On Sunday night, though, plant operators said that while the water was contaminated with radiation, the extremely high reading was a mistake.
"The number is not credible," said Tokyo Electric Power Co spokesman Takashi Kurita. "We are very sorry."
He said officials were taking another sample to get accurate levels, but did not know when the results would be announced.
The situation came as officials acknowledged there was radioactive water in all four of the Fukushima Daiichi complex's most troubled reactors, and as airborne radiation in No 2 reactor measured 1,000 millisieverts per hour -- four times the limit deemed safe by the government, Kurita said.
Officials say they still don't know where the radioactive water is coming from.

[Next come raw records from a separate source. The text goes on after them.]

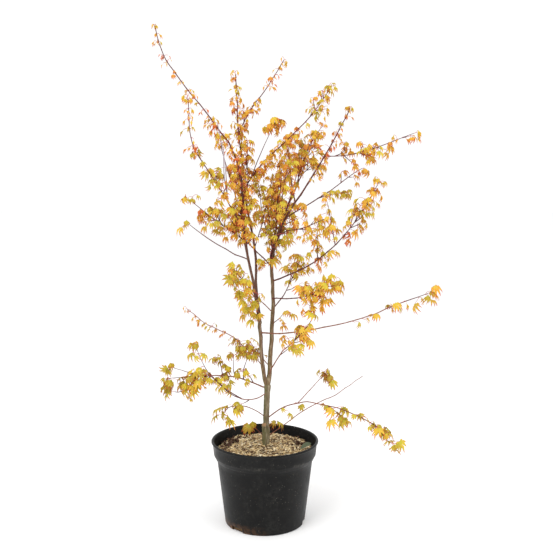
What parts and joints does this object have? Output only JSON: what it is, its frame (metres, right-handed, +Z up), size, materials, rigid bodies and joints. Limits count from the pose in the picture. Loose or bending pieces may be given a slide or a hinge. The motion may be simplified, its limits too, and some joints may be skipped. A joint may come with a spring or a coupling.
{
  "type": "potted japanese maple",
  "caption": "Young upright Japanese maple in fresh amber and gold leaf, on one short trunk with two stems, growing in a round black nursery pot topped with bark mulch.",
  "frame": {"origin": "centre of the pot's flat underside, on the surface it stands on", "axes": "+Z up the tree, +X towards the long low bough, +Y towards the back of the crown"},
  "size_m": [0.8916, 0.6267, 1.5251],
  "materials": {
    "pot_plastic": "black moulded nursery-pot plastic, slight sheen",
    "bark_mulch": "dry tan bark and wood chips",
    "trunk_bark": "smooth grey-brown bark, mossy on the stock",
    "stem_bark": "smooth brown bark",
    "bough_bark": "smooth dark maroon-brown young bark",
    "spring_leaf": "thin gold and amber spring leaves with coral tips"
  },
  "bodies": {
    "root": {"bough_east": "bough_bark", "bough_east_high": "bough_bark", "bough_east_low": "bough_bark", "bough_east_mid": "bough_bark", "bough_east_rear": "bough_bark", "bough_front_east": "bough_bark", "bough_front_west": "bough_bark", "bough_long_east": "bough_bark", "bough_low_front": "bough_bark", "bough_low_west": "bough_bark", "bough_northeast": "bough_bark", "bough_northwest": "bough_bark", "bough_rear_low": "bough_bark", "bough_rear_west": "bough_bark", "bough_thin_west": "bough_bark", "bough_west": "bough_bark", "bough_west_high": "bough_bark", "foliage_back": "spring_leaf", "foliage_core": "spring_leaf", "foliage_crown_west": "spring_leaf", "foliage_east": "spring_leaf", "foliage_east_high": "spring_leaf", "foliage_east_low": "spring_leaf", "foliage_east_mid": "spring_leaf", "foliage_east_rear": "spring_leaf", "foliage_far_east": "spring_leaf", "foliage_foot_mid": "spring_leaf", "foliage_foot_tip": "spring_leaf", "foliage_foot_west": "spring_leaf", "foliage_front_east": "spring_leaf", "foliage_front_west": "spring_leaf", "foliage_inner_low": "spring_leaf", "foliage_long_east": "spring_leaf", "foliage_low_front": "spring_leaf", "foliage_low_west": "spring_leaf", "foliage_northeast": "spring_leaf", "foliage_northwest": "spring_leaf", "foliage_rear": "spring_leaf", "foliage_rear_west": "spring_leaf", "foliage_spire": "spring_leaf", "foliage_west": "spring_leaf", "foliage_west_high": "spring_leaf", "foot_bare": "bough_bark", "foot_east": "bough_bark", "foot_twig": "bough_bark", "foot_west": "bough_bark", "lead_back": "bough_bark", "lead_east": "bough_bark", "lead_inner": "bough_bark", "lead_rear": "bough_bark", "lead_west": "bough_bark", "mulch": "bark_mulch", "pot": "pot_plastic", "spire_east": "bough_bark", "spire_northwest": "bough_bark", "stem_east": "stem_bark", "stem_west": "stem_bark", "trunk": "trunk_bark", "whip_far_east": "bough_bark", "whip_west": "bough_bark"}
  },
  "joints": []
}
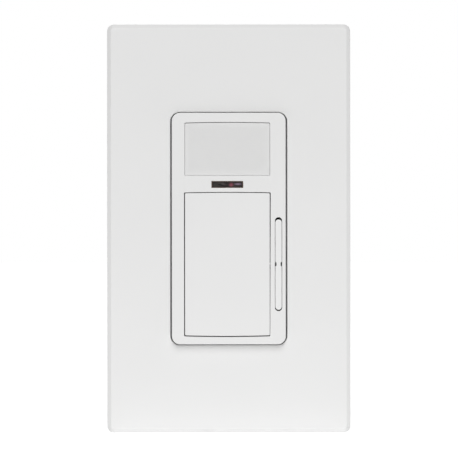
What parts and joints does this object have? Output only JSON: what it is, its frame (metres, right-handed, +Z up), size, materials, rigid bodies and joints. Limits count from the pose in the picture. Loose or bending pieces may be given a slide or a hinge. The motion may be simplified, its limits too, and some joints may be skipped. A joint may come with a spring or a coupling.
{
  "type": "in-wall dimmer switch",
  "caption": "White in-wall motion-sensor dimmer with a screwless wallplate, a hinged on/off paddle and a dim/bright rocker bar.",
  "frame": {"origin": "the middle of the device on the wall's surface, where the strap's ears rest", "axes": "+Z up, +X to the right as seen from the room, +Y into the wall"},
  "size_m": [0.0698, 0.0396, 0.1172],
  "materials": {
    "white_plastic": "white moulded plastic, very fine satin texture",
    "paddle_plastic": "white moulded plastic, smooth satin",
    "plunger_plastic": "off-white nylon",
    "carrier_plastic": "grey moulded plastic",
    "lens_plastic": "milky translucent lens film",
    "smoked_window": "dark smoked window, glossy",
    "clear_plastic": "clear moulded plastic",
    "lamp": "small red lamp package",
    "aluminium": "stamped aluminium, brushed",
    "zinc_steel": "bright zinc-plated steel",
    "green_screw": "green ground screw",
    "housing_plastic": "black moulded housing, fine texture",
    "black_plastic": "black moulded plastic",
    "circuit_board": "green solder mask",
    "insulator": "vulcanised fibre sheet",
    "relay_case": "blue relay case",
    "film_capacitor_case": "yellow film capacitor case",
    "capacitor_sleeve": "dark sleeve",
    "copper_winding": "enamelled copper wire",
    "ferrite": "dark ferrite and tape",
    "brass": "plain brass"
  },
  "bodies": {
    "dimmer": {"wallplate_cover": "white_plastic", "wallplate_subplate": "white_plastic", "face_frame": "white_plastic", "switch_carrier": "carrier_plastic", "sensor_lens": "lens_plastic", "indicator_window": "smoked_window", "motion_sensor_filter": "smoked_window", "light_pipe": "clear_plastic", "light_sensor": "clear_plastic", "fuse": "clear_plastic", "status_lamp": "lamp", "mounting_strap": "aluminium", "motion_sensor": "zinc_steel", "transistor_clip": "zinc_steel", "paddle_hinge_pin": "zinc_steel", "bar_pivot_pin": "zinc_steel", "paddle_return_spring": "zinc_steel", "subplate_screw_top": "zinc_steel", "subplate_screw_bottom": "zinc_steel", "mounting_screw_top": "zinc_steel", "mounting_screw_bottom": "zinc_steel", "ground_screw": "green_screw", "back_housing": "housing_plastic", "paddle_switch_body": "black_plastic", "bar_upper_switch_body": "black_plastic", "bar_lower_switch_body": "black_plastic", "sensor_shroud": "black_plastic", "microcontroller": "black_plastic", "board_connector": "black_plastic", "power_transistor_upper": "black_plastic", "power_transistor_lower": "black_plastic", "control_board": "circuit_board", "power_board": "circuit_board", "insulator_sheet": "insulator", "relay": "relay_case", "film_capacitor": "film_capacitor_case", "electrolytic_capacitor": "capacitor_sleeve", "toroid_choke": "copper_winding", "transformer": "ferrite", "housing_screw_left_top": "zinc_steel", "terminal_plate_left_top": "brass", "terminal_screw_left_top": "brass", "housing_screw_left_bottom": "zinc_steel", "terminal_plate_left_bottom": "brass", "terminal_screw_left_bottom": "brass", "housing_screw_right_top": "zinc_steel", "terminal_plate_right_top": "brass", "terminal_screw_right_top": "brass", "housing_screw_right_bottom": "zinc_steel", "terminal_plate_right_bottom": "brass", "terminal_screw_right_bottom": "brass"},
    "paddle": {"paddle": "paddle_plastic"},
    "paddle_plunger": {"paddle_switch_plunger": "plunger_plastic"},
    "dimmer_bar": {"dimmer_bar": "paddle_plastic"},
    "bar_upper_plunger": {"bar_upper_switch_plunger": "plunger_plastic"},
    "bar_lower_plunger": {"bar_lower_switch_plunger": "plunger_plastic"}
  },
  "joints": [
    {"name": "paddle_hinge", "type": "hinge", "parent": "dimmer", "child": "paddle", "pos_m": [-0.0004, -0.0043, 0.0086], "axis": [1, 0, 0], "range_deg": [0, 1.2], "stiffness_Nm_per_rad": 1.6, "springref_deg": -1.72, "deforming": ["paddle_return_spring"]},
    {"name": "paddle_plunger_slide", "type": "slide", "parent": "dimmer", "child": "paddle_plunger", "axis": [0, 1, 0], "range_m": [0, 0.0006]},
    {"name": "bar_pivot", "type": "hinge", "parent": "dimmer", "child": "dimmer_bar", "pos_m": [0.01424, -0.0036, -0.0102], "axis": [1, 0, 0], "range_deg": [-2, 2], "stiffness_Nm_per_rad": 0.5},
    {"name": "bar_upper_plunger_slide", "type": "slide", "parent": "dimmer", "child": "bar_upper_plunger", "axis": [0, 1, 0], "range_m": [-0.00036, 0.00036]},
    {"name": "bar_lower_plunger_slide", "type": "slide", "parent": "dimmer", "child": "bar_lower_plunger", "axis": [0, 1, 0], "range_m": [-0.00036, 0.00036]}
  ],
  "couplings": [
    {"joint": "paddle_plunger_slide", "follows": "paddle_hinge", "m_per_rad": 0.028},
    {"joint": "bar_upper_plunger_slide", "follows": "bar_pivot", "m_per_rad": -0.01},
    {"joint": "bar_lower_plunger_slide", "follows": "bar_pivot", "m_per_rad": 0.01}
  ]
}
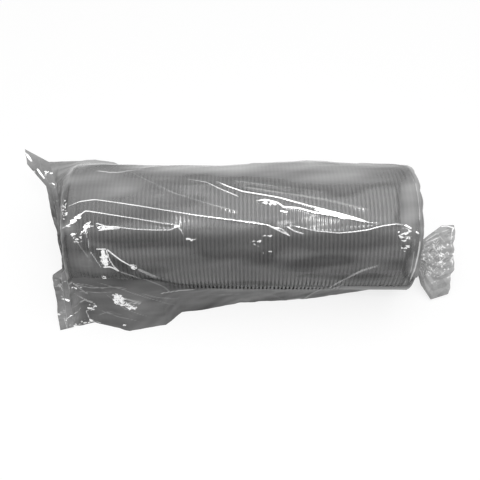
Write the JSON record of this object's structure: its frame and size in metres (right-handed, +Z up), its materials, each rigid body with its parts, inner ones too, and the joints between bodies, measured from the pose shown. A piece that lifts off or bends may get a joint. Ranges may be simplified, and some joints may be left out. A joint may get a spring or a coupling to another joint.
{
  "type": "pool vacuum hose",
  "caption": "Wire-supported corrugated suction hose for pool cleaning, pushed together to its packed length and lying in its clear film bag with a gathered mouth.",
  "frame": {"origin": "under the middle of the packed hose and its bag, on the surface that the bag lies on", "axes": "+X along the hose, from the bag's sealed end to its gathered mouth; +Z up"},
  "size_m": [0.3868, 0.1562, 0.1099],
  "materials": {
    "hose_film": "grey plastic film over the wire, satin, in fine close ribs",
    "inner_ply_film": "grey plastic film, smooth and matt",
    "spring_wire": "drawn spring steel wire",
    "binding_tape": "grey hem tape, satin",
    "bag_film": "thin clear bag film, glossy, creased and slightly smoky",
    "bag_weld": "two films of the bag welded flat, glossy and creased",
    "clear_band": "clear plastic tape wound round the gather"
  },
  "bodies": {
    "root": {"inner_ply": "inner_ply_film", "wire_helix": "spring_wire", "outer_ply": "hose_film", "fixed_end_binding": "binding_tape"},
    "free_end": {"free_end_binding": "binding_tape"},
    "bag": {"bag_sleeve": "bag_film", "bag_bottom": "bag_film", "bag_seal": "bag_weld", "bag_shoulder": "bag_film", "bag_tail": "bag_film", "neck_band": "clear_band"}
  },
  "joints": [
    {"name": "hose_stretch", "type": "slide", "parent": "root", "child": "free_end", "axis": [1, 0, 0], "range_m": [0, 2.763], "deforming": ["outer_ply", "inner_ply", "wire_helix", "bag_shoulder", "bag_tail", "neck_band"]},
    {"name": "bag_off", "type": "slide", "parent": "root", "child": "bag", "axis": [-1, 0, 0], "range_m": [0, 0.457], "deforming": ["bag_shoulder", "bag_tail", "neck_band"]}
  ]
}
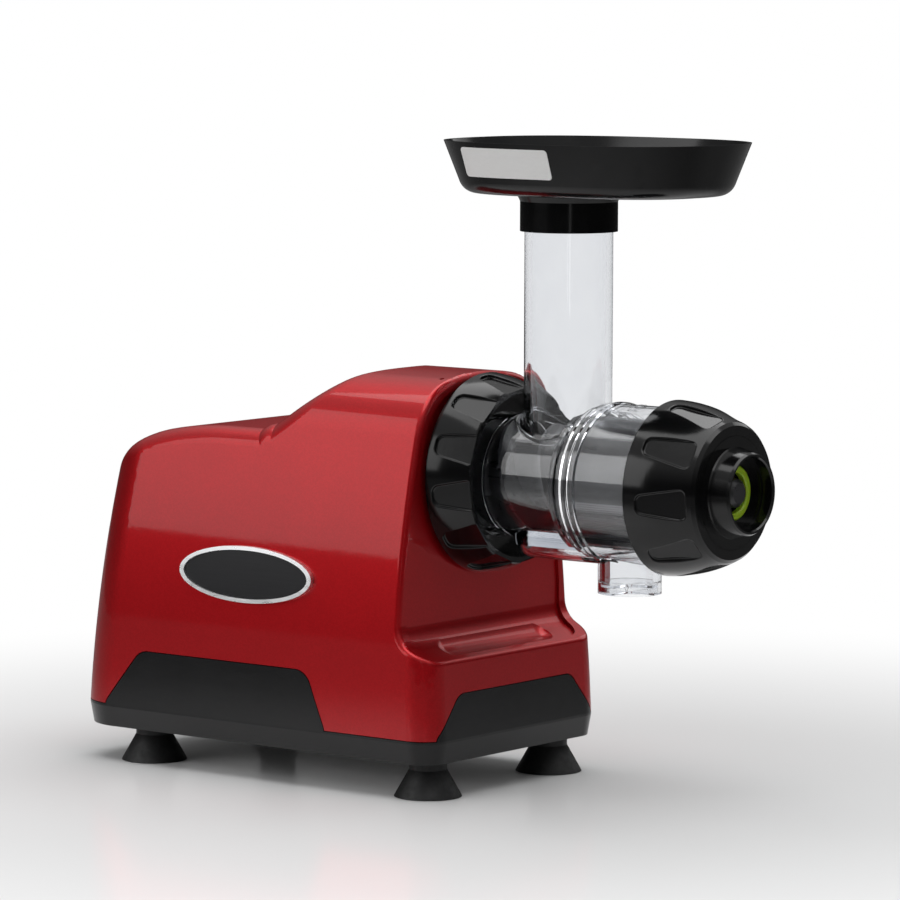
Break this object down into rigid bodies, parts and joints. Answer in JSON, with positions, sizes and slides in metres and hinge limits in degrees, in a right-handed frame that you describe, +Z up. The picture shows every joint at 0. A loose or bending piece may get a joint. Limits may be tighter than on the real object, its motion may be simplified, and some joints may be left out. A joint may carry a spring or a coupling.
{
  "type": "cold press juicer",
  "caption": "Horizontal slow juicer: red housing on a black base, clear drum with feed chute and oval hopper, locking ring, end cap with pulp nozzle and a juice spout.",
  "frame": {"origin": "on the floor under the centre of the bounding box", "axes": "+X along the auger axis towards the pulp nozzle, +Z up, -Y the side with the badge"},
  "size_m": [0.3831, 0.1441, 0.3264],
  "materials": {
    "red_shell": "metallic red lacquer over ABS, gloss",
    "black_base": "satin-gloss black",
    "black_gloss": "high gloss black",
    "hopper_black": "satin-gloss black",
    "clear_drum": "clear, polished",
    "chrome_trim": "polished",
    "badge_black": "fine grained black, gloss",
    "black_rubber": "matte",
    "grey_rubber": "matte",
    "lime_silicone": "satin silicone",
    "label_white": "matte paper-white film",
    "auger_black": "satin black",
    "screen_steel": "fine perforated sheet",
    "shaft_steel": "ground steel",
    "screw_steel": "zinc plated",
    "lamination": "stacked laminations",
    "copper": "enamelled copper wire",
    "bronze": "sintered bronze",
    "brass_blade": "plated brass",
    "plate_aluminium": "die cast",
    "nylon_gear": "natural nylon",
    "board_green": "solder mask",
    "capacitor_grey": "moulded case"
  },
  "bodies": {
    "machine": {"body_shell": "red_shell", "base_tray": "black_base", "badge_bezel": "chrome_trim", "badge_plate": "badge_black", "switch_bezel": "black_gloss", "switch_body": "black_base", "power_inlet": "black_base", "inlet_pins": "brass_blade", "foot_front_near": "black_rubber", "foot_front_far": "black_rubber", "foot_rear_near": "black_rubber", "foot_rear_far": "black_rubber", "foot_screws": "screw_steel", "housing_screws": "screw_steel", "socket_screws": "screw_steel", "drum_socket": "black_base", "drum": "clear_drum", "drum_seal": "grey_rubber", "screen_frame": "auger_black", "screen_mesh": "screen_steel", "motor_stator": "lamination", "motor_windings": "copper", "motor_front_bracket": "plate_aluminium", "motor_rear_bracket": "plate_aluminium", "motor_bearings": "bronze", "motor_bolts": "screw_steel", "motor_mounts": "grey_rubber", "gear_plate_rear": "plate_aluminium", "gear_plate_front": "plate_aluminium", "gear_bushes": "bronze", "plate_posts": "shaft_steel", "plate_bolts": "screw_steel", "control_board": "board_green", "run_capacitor": "capacitor_grey"},
    "auger_drive": {"auger": "auger_black", "auger_shaft": "shaft_steel", "drive_spindle": "shaft_steel", "output_gear": "shaft_steel"},
    "idler": {"idler_gear": "nylon_gear", "idler_pinion": "shaft_steel", "idler_shaft": "shaft_steel"},
    "rotor": {"rotor_core": "lamination", "rotor_shaft": "shaft_steel", "motor_pinion": "shaft_steel", "cooling_fan": "auger_black"},
    "ring": {"lock_ring": "black_gloss"},
    "cap": {"end_cap": "black_gloss", "outlet_nozzle": "black_gloss", "outlet_seal": "lime_silicone"},
    "drip_stop": {"spout_collar": "clear_drum"},
    "hopper_tray": {"hopper": "hopper_black", "hopper_label": "label_white"},
    "rocker": {"switch_rocker": "black_gloss"}
  },
  "joints": [
    {"name": "auger_spin", "type": "hinge", "parent": "machine", "child": "auger_drive", "pos_m": [0.08, 0, 0.158], "axis": [1, 0, 0], "continuous": true},
    {"name": "idler_spin", "type": "hinge", "parent": "machine", "child": "idler", "pos_m": [-0.03, 0.02426, 0.12159], "axis": [1, 0, 0], "continuous": true},
    {"name": "rotor_spin", "type": "hinge", "parent": "machine", "child": "rotor", "pos_m": [-0.11, 0, 0.095], "axis": [1, 0, 0], "continuous": true},
    {"name": "lock_ring_turn", "type": "hinge", "parent": "machine", "child": "ring", "pos_m": [0.04, 0, 0.158], "axis": [1, 0, 0], "range_deg": [-40, 0]},
    {"name": "cap_turn", "type": "hinge", "parent": "machine", "child": "cap", "pos_m": [0.16, 0, 0.158], "axis": [1, 0, 0], "range_deg": [0, 30]},
    {"name": "drip_stop_turn", "type": "hinge", "parent": "machine", "child": "drip_stop", "pos_m": [0.1186, 0, 0.107], "axis": [0, 0, 1], "range_deg": [0, 90]},
    {"name": "hopper_lift", "type": "slide", "parent": "machine", "child": "hopper_tray", "axis": [0, 0, 1], "range_m": [0, 0.06]},
    {"name": "switch_rock", "type": "hinge", "parent": "machine", "child": "rocker", "pos_m": [-0.086, 0, 0.174], "axis": [0, 1, 0], "range_deg": [-12, 12]}
  ],
  "couplings": [
    {"joint": "idler_spin", "follows": "auger_spin", "ratio": -4},
    {"joint": "rotor_spin", "follows": "auger_spin", "ratio": 20}
  ]
}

Two of the plant's six reactors are now seen as safe but the other four are volatile, occasionally emitting steam and smoke.
Tokyo Electric Power Co engineers have been working around the clock to stabilize the nuclear plant since the earthquake and tsunami knocked out the back-up power system needed to cool the reactors.
The operation has been suspended several times due to explosions and spiking radiation levels inside the reactors.
Last Thursday, three workers were taken to hospital from reactor No 3 after stepping in water with radiation levels 10,000 times higher than usually found in a reactor.
Just outside the coastal nuclear plant, radioactivity in seawater tested about 1,250 times higher than normal last week - but that number had climbed to 1,850 times normal by the weekend.
Hidehiko Nishiyama, a nuclear safety official, said the increase was a concern, but also said the area is not a source of seafood and that the contamination posed no immediate threat to human health.
Experts with the International Atomic Energy Agency said the ocean would quickly dilute the worst contamination.
Up to 600 people are working inside the plant in shifts.
The elevated radiation detected on Sunday was confined to the reactor, and radioactivity in the air beyond the evacuation zone remained in normal ranges.
Several countries have banned products and milk from Japan's nuclear crisis zone.